(Stored data)
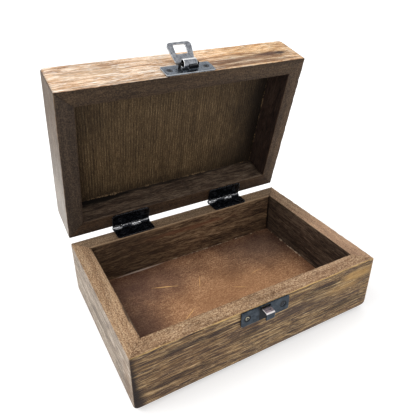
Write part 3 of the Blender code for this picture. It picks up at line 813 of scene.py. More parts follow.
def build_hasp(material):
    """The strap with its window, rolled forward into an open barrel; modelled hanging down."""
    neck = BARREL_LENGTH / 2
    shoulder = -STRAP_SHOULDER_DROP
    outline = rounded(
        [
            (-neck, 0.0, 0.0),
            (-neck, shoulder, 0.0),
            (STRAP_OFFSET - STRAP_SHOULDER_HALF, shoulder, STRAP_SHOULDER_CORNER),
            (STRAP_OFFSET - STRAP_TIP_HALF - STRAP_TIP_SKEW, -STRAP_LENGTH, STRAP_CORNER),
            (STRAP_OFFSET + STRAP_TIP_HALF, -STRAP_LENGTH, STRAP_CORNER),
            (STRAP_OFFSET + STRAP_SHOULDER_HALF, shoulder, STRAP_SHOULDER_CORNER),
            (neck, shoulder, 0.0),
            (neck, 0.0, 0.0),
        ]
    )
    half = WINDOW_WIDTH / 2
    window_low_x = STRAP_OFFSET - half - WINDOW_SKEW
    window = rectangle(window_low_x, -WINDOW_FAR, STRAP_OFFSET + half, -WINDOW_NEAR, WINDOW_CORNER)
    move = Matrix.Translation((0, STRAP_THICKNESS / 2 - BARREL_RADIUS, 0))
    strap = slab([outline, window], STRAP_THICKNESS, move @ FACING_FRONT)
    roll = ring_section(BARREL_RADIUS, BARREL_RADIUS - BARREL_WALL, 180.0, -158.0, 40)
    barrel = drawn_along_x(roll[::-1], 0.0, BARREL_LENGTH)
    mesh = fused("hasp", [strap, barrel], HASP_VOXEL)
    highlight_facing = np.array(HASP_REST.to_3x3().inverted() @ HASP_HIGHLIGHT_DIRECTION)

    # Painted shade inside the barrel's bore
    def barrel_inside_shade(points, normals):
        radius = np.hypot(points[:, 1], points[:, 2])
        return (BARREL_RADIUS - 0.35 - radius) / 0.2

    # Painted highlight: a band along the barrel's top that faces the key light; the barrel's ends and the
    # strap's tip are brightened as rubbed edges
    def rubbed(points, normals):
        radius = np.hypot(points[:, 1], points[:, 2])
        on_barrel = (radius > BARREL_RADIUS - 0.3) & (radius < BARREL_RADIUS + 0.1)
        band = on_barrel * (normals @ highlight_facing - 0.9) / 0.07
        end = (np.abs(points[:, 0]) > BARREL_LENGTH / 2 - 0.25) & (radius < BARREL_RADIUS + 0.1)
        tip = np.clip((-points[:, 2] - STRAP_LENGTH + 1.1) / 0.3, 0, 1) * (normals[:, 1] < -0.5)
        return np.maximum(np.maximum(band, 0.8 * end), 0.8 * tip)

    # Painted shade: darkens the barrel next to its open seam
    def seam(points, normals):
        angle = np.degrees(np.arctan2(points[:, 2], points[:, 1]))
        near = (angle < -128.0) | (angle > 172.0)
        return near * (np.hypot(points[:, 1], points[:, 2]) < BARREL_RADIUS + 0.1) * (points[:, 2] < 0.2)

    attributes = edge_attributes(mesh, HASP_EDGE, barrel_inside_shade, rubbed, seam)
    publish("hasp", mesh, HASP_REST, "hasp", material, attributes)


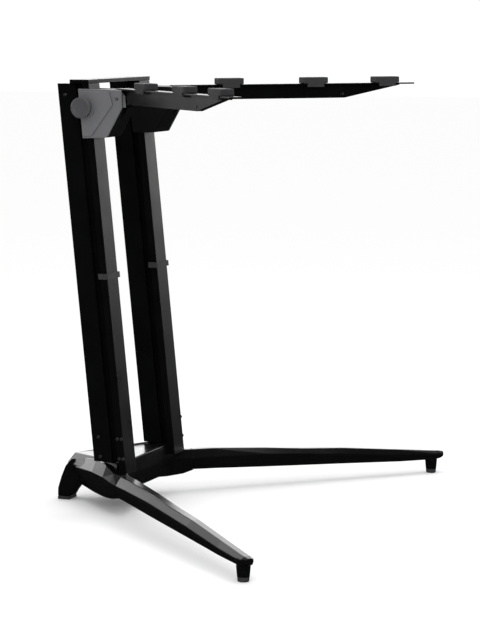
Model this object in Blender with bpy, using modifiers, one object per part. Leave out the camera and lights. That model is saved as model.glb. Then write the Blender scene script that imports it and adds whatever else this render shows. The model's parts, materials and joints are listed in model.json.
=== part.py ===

**TO DO:** Repeat every record exactly as written, please.

**RESULT OF THE EXERCISE:**
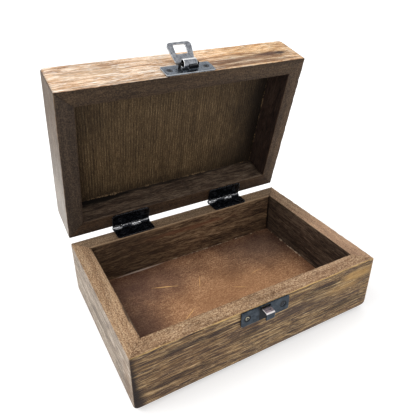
Write part 3 of the Blender code for this picture. It picks up at line 813 of scene.py. More parts follow.
def build_hasp(material):
    """The strap with its window, rolled forward into an open barrel; modelled hanging down."""
    neck = BARREL_LENGTH / 2
    shoulder = -STRAP_SHOULDER_DROP
    outline = rounded(
        [
            (-neck, 0.0, 0.0),
            (-neck, shoulder, 0.0),
            (STRAP_OFFSET - STRAP_SHOULDER_HALF, shoulder, STRAP_SHOULDER_CORNER),
            (STRAP_OFFSET - STRAP_TIP_HALF - STRAP_TIP_SKEW, -STRAP_LENGTH, STRAP_CORNER),
            (STRAP_OFFSET + STRAP_TIP_HALF, -STRAP_LENGTH, STRAP_CORNER),
            (STRAP_OFFSET + STRAP_SHOULDER_HALF, shoulder, STRAP_SHOULDER_CORNER),
            (neck, shoulder, 0.0),
            (neck, 0.0, 0.0),
        ]
    )
    half = WINDOW_WIDTH / 2
    window_low_x = STRAP_OFFSET - half - WINDOW_SKEW
    window = rectangle(window_low_x, -WINDOW_FAR, STRAP_OFFSET + half, -WINDOW_NEAR, WINDOW_CORNER)
    move = Matrix.Translation((0, STRAP_THICKNESS / 2 - BARREL_RADIUS, 0))
    strap = slab([outline, window], STRAP_THICKNESS, move @ FACING_FRONT)
    roll = ring_section(BARREL_RADIUS, BARREL_RADIUS - BARREL_WALL, 180.0, -158.0, 40)
    barrel = drawn_along_x(roll[::-1], 0.0, BARREL_LENGTH)
    mesh = fused("hasp", [strap, barrel], HASP_VOXEL)
    highlight_facing = np.array(HASP_REST.to_3x3().inverted() @ HASP_HIGHLIGHT_DIRECTION)

    # Painted shade inside the barrel's bore
    def barrel_inside_shade(points, normals):
        radius = np.hypot(points[:, 1], points[:, 2])
        return (BARREL_RADIUS - 0.35 - radius) / 0.2

    # Painted highlight: a band along the barrel's top that faces the key light; the barrel's ends and the
    # strap's tip are brightened as rubbed edges
    def rubbed(points, normals):
        radius = np.hypot(points[:, 1], points[:, 2])
        on_barrel = (radius > BARREL_RADIUS - 0.3) & (radius < BARREL_RADIUS + 0.1)
        band = on_barrel * (normals @ highlight_facing - 0.9) / 0.07
        end = (np.abs(points[:, 0]) > BARREL_LENGTH / 2 - 0.25) & (radius < BARREL_RADIUS + 0.1)
        tip = np.clip((-points[:, 2] - STRAP_LENGTH + 1.1) / 0.3, 0, 1) * (normals[:, 1] < -0.5)
        return np.maximum(np.maximum(band, 0.8 * end), 0.8 * tip)

    # Painted shade: darkens the barrel next to its open seam
    def seam(points, normals):
        angle = np.degrees(np.arctan2(points[:, 2], points[:, 1]))
        near = (angle < -128.0) | (angle > 172.0)
        return near * (np.hypot(points[:, 1], points[:, 2]) < BARREL_RADIUS + 0.1) * (points[:, 2] < 0.2)

    attributes = edge_attributes(mesh, HASP_EDGE, barrel_inside_shade, rubbed, seam)
    publish("hasp", mesh, HASP_REST, "hasp", material, attributes)


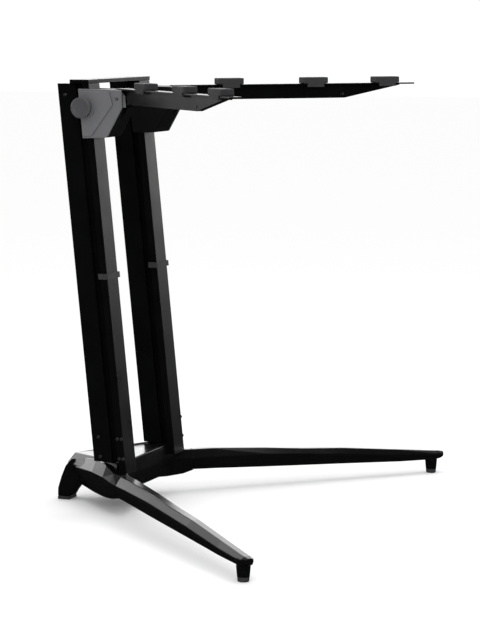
Model this object in Blender with bpy, using modifiers, one object per part. Leave out the camera and lights. That model is saved as model.glb. Then write the Blender scene script that imports it and adds whatever else this render shows. The model's parts, materials and joints are listed in model.json.
=== part.py ===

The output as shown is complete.